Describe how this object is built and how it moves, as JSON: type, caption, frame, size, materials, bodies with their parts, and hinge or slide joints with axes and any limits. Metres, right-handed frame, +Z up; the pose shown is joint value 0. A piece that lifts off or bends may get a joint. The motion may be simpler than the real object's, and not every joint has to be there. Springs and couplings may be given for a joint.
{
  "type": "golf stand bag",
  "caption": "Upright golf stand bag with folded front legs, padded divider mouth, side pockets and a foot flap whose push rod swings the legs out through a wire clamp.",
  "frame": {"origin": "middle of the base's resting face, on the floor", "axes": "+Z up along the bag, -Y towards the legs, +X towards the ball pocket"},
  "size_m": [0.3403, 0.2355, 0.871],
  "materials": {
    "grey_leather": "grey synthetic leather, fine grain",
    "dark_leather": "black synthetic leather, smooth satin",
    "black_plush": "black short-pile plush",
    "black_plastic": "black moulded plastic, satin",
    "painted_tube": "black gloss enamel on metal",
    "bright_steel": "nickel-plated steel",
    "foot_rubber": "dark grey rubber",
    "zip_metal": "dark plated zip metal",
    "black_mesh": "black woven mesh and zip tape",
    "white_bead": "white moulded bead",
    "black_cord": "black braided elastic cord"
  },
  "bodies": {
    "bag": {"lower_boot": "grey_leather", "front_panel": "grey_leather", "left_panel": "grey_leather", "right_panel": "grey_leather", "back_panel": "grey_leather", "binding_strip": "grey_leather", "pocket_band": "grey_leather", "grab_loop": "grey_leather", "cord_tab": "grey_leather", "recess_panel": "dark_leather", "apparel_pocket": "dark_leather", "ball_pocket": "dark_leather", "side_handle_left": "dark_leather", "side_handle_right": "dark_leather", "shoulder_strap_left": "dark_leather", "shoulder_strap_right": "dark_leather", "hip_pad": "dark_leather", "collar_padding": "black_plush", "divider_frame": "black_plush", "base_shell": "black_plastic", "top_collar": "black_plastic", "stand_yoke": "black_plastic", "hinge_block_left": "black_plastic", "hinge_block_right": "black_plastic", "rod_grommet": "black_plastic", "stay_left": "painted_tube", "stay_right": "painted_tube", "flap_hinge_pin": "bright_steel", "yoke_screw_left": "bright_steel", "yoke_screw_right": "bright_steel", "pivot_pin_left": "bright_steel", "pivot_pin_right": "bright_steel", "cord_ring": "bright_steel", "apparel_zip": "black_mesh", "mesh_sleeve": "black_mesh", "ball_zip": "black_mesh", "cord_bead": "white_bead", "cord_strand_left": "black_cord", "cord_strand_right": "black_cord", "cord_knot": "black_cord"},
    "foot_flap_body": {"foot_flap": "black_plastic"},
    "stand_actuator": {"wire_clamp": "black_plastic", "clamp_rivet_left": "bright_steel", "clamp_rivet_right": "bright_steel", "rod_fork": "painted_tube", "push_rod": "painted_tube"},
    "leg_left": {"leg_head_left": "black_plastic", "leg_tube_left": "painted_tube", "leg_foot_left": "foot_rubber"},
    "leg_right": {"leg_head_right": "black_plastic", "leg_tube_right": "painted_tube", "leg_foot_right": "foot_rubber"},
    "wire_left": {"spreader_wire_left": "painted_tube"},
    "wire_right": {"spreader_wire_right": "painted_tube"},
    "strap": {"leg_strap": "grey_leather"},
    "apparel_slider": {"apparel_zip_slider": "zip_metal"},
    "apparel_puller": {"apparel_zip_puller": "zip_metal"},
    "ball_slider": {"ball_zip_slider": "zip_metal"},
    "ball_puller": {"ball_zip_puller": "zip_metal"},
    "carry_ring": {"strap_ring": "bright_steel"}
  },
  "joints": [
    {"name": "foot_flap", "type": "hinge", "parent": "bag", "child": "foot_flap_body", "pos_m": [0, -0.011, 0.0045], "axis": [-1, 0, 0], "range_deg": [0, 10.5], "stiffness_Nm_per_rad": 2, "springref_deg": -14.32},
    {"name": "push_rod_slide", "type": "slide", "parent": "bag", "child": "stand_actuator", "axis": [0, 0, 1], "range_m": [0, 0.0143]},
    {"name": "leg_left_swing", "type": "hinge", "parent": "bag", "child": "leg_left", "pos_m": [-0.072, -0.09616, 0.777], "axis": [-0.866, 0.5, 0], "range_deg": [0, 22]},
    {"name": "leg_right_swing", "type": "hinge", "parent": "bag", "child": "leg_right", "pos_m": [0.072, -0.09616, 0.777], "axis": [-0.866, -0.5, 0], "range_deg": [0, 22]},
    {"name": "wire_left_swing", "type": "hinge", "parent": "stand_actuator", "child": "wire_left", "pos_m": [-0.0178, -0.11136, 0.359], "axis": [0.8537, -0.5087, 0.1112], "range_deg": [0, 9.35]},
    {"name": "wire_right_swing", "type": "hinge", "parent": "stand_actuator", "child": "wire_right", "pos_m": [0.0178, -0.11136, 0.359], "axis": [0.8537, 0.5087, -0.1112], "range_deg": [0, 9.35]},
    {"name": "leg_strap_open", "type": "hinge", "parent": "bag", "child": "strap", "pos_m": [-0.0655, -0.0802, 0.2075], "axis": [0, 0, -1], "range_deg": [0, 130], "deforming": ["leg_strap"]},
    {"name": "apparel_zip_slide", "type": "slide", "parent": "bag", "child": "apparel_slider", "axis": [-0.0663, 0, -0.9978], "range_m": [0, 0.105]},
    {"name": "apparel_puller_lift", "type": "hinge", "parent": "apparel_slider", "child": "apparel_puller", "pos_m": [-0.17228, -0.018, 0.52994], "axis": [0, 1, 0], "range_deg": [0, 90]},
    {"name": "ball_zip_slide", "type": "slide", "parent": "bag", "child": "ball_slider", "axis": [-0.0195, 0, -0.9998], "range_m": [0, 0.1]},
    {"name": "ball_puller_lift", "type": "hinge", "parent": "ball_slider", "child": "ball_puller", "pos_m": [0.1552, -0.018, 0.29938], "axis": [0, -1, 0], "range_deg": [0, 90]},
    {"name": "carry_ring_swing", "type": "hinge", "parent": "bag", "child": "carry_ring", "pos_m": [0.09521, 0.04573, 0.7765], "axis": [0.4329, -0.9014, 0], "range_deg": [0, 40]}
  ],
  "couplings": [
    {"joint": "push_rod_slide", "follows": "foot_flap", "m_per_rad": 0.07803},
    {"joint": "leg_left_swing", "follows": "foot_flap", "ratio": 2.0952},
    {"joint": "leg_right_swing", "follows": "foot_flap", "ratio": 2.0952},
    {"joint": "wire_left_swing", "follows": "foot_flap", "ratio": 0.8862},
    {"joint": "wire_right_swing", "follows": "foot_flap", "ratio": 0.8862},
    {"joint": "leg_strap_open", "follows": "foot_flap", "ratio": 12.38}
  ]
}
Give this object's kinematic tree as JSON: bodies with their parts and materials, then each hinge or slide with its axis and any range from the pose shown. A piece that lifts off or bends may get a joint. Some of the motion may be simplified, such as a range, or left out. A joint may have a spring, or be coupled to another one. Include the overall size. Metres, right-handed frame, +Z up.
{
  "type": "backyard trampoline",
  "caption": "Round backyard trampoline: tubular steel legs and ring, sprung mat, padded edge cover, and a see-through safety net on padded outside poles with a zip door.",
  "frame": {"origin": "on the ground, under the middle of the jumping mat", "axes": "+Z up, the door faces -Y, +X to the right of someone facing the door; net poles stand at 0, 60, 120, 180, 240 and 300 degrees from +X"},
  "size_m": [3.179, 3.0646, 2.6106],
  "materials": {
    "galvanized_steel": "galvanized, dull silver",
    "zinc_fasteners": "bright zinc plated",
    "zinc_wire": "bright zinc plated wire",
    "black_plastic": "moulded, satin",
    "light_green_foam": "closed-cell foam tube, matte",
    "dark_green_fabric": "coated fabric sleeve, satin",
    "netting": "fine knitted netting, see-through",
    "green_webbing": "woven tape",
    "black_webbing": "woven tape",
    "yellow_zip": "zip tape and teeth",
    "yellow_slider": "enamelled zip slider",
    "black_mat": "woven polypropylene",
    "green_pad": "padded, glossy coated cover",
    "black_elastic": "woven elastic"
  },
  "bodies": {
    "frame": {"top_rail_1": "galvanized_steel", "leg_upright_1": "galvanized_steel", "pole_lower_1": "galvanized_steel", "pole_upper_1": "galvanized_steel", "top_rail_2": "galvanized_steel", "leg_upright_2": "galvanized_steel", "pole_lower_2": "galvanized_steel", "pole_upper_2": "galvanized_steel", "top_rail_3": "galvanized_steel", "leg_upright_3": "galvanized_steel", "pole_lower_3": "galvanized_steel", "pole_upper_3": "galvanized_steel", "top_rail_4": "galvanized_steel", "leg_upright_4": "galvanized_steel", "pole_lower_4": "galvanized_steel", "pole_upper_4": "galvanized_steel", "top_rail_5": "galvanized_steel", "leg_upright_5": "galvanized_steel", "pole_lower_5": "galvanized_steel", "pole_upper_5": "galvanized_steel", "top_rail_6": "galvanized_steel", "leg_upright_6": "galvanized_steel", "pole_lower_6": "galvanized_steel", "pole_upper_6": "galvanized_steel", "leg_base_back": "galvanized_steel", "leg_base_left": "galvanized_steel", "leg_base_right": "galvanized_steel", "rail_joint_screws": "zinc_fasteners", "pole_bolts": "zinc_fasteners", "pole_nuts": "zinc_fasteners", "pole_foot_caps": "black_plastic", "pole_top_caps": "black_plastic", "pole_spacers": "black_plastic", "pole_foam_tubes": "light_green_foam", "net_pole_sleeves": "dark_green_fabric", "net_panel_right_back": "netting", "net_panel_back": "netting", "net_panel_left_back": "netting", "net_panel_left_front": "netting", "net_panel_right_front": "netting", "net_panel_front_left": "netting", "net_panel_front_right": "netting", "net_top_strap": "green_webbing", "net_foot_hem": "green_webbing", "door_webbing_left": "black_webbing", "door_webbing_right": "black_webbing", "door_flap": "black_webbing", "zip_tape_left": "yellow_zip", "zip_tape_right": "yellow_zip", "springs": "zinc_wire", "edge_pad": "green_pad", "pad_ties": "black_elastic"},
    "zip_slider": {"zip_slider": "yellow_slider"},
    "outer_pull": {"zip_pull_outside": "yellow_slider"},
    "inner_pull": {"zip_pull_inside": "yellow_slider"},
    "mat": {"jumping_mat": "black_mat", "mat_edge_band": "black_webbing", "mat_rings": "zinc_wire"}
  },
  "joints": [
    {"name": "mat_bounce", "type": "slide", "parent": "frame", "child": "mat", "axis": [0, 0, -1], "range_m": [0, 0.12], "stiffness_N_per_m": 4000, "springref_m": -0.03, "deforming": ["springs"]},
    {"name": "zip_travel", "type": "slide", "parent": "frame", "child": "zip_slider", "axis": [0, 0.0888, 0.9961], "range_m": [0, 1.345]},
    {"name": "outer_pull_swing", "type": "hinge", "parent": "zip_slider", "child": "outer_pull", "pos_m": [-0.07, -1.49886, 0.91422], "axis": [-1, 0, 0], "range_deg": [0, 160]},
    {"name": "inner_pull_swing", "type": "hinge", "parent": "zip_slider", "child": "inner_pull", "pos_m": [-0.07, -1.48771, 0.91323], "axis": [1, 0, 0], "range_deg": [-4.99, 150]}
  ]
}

**GIVEN TASK**
Where a line of the material above holds the string "from", copy that line.

**EXERCISE SOLUTION**
Give this object's kinematic tree as JSON: bodies with their parts and materials, then each hinge or slide with its axis and any range from the pose shown. A piece that lifts off or bends may get a joint. Some of the motion may be simplified, such as a range, or left out. A joint may have a spring, or be coupled to another one. Include the overall size. Metres, right-handed frame, +Z up.
  "frame": {"origin": "on the ground, under the middle of the jumping mat", "axes": "+Z up, the door faces -Y, +X to the right of someone facing the door; net poles stand at 0, 60, 120, 180, 240 and 300 degrees from +X"},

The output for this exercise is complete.